The journey so far – a Code of Conduct for mobile health data?

In 2014 the European Commission published a Green Paper consultation into mobile health, which revealed that consumers had typically been slower and more cautious in adopting mobile and tech developments in health than in other areas of their lives due to privacy concerns.

In April 2015, a group of industry stakeholders including Apple, Google and Microsoft began the process of creating a Privacy Code of Conduct for mobile health apps.

In December 2017, the first draft was formally submitted to the then Article 29 Working Party (now the European Data Protection Board). However, the Working Party decided that the imminence of the GDPR coming into force coupled with the fact that the draft did not adequately address all of the GDPR’s requirements meant that it could not approve the Code and so it remains in draft form.

What can you do about your data?

For the majority of consumers, the benefits afforded by mobile health apps far outweigh their privacy concerns. However, as consumers become more data savvy and the digital health sector continues to grow at pace, these concerns will need to be addressed.

You should be extra vigilant with your use of health apps and the data that you are inputting. It is usually possible to better protect your data, but this isn’t easy and often requires a lot of investigation and work.

What should app providers do?

As a result of increased consumer awareness and with the variety of health apps available, health app providers that lead the way in considering protection of consumers’ data are likely to be more popular with consumers. Health app providers should therefore follow these steps to show that they use personal data considerately and securely:

  1. The GDPR has led to a heightened awareness by consumers over their data, so you should continually analyse any data you collect and ensure it complies the principles relating to the processing of personal data and your legal requirements. You must also identify any special categories of personal data being processed and ensure these meet the additional legal requirements.
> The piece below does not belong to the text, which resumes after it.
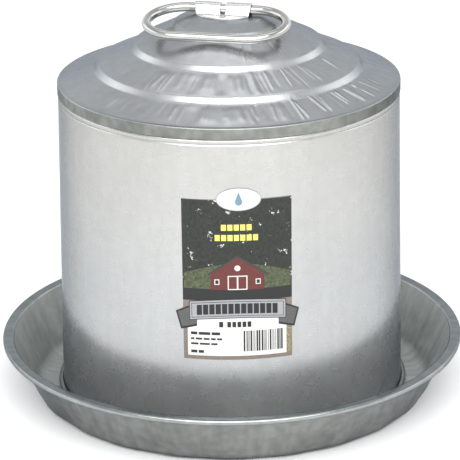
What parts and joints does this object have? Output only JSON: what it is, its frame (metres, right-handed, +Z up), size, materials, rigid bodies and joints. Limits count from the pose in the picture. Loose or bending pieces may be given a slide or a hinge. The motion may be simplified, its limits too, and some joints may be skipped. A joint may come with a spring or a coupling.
{
  "type": "poultry waterer fount",
  "caption": "Double-wall galvanized poultry fount: open tank fixed in a round drinking pan, under a lift-off cover with a stepped cone roof and a folding wire bail.",
  "frame": {"origin": "on the ground under the centre of the drinking pan", "axes": "+Z up along the tank's axis, -Y towards the label, +X to the right as the label is read"},
  "size_m": [0.3112, 0.3112, 0.2667],
  "materials": {
    "pan_steel": "galvanized, dull mottled grey",
    "tank_steel": "galvanized, satin",
    "cover_steel": "galvanized, bright satin with fine spangle",
    "roof_steel": "galvanized, drawn, with radial wrinkles",
    "clip_steel": "bright zinc plated",
    "handle_wire": "bright zinc plated wire",
    "rivet_steel": "satin",
    "valve_steel": "satin",
    "valve_brass": "satin",
    "washer_rubber": "matt",
    "valve_rubber": "matt",
    "sealant": "matt grey sealant",
    "label_paper": "printed coated paper"
  },
  "bodies": {
    "base": {"pan": "pan_steel", "tank_wall": "tank_steel", "tank_bottom": "tank_steel", "tank_sealant": "sealant", "base_rivets": "rivet_steel", "base_washers": "washer_rubber", "lock_studs": "rivet_steel", "valve_seat": "valve_brass", "valve_bracket": "valve_steel", "valve_pin": "valve_steel"},
    "valve": {"valve_lever": "valve_steel", "valve_pad": "valve_rubber", "valve_pad_rivet": "rivet_steel"},
    "cover": {"cover_wall": "cover_steel", "cover_roof": "roof_steel", "roof_sealant": "sealant", "lock_clips": "cover_steel", "valve_pusher": "cover_steel", "handle_clip": "clip_steel", "label": "label_paper"},
    "bail": {"handle": "handle_wire"}
  },
  "joints": [
    {"name": "cover_lift", "type": "slide", "parent": "base", "child": "cover", "axis": [0, 0, 1], "range_m": [0, 0.225]},
    {"name": "bail_swing", "type": "hinge", "parent": "cover", "child": "bail", "pos_m": [-0.0025, 0.003, 0.2624], "axis": [-0.9744, 0.225, 0], "range_deg": [0, 200]},
    {"name": "valve_open", "type": "hinge", "parent": "base", "child": "valve", "pos_m": [0, 0.1105, 0.03], "axis": [1, 0, 0], "range_deg": [0, 8], "stiffness_Nm_per_rad": 0.02, "springref_deg": -11.46}
  ]
}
You should ensure that all considerations and key decisions are well documented.
  2. With the rise in value of consumer data, cyber breaches are likely to continue to become more prevalent, so ensure security measures are appropriate for the types of data you process.
  3. Ensure data is anonymised where possible and that any data that is treated as anonymised is truly
  4. Following reports from studies into the use of data in health apps, consumers will value transparency, so ensure privacy policies are kept up to date and drafted in a way that allows consumers to really understand and control what is happening with their data.
  5. Keep an eye on developments in relation to the Privacy Code of Conduct for mHealth apps

[1] Report by Deep Knowledge Ventures http://analytics.dkv.global/data/pdf/Health-Tech-Mobile-Apps-Analytical-Report.pdf

[2] Verizon’s annual Data Breach Investigations Report, released on 10 April 2018.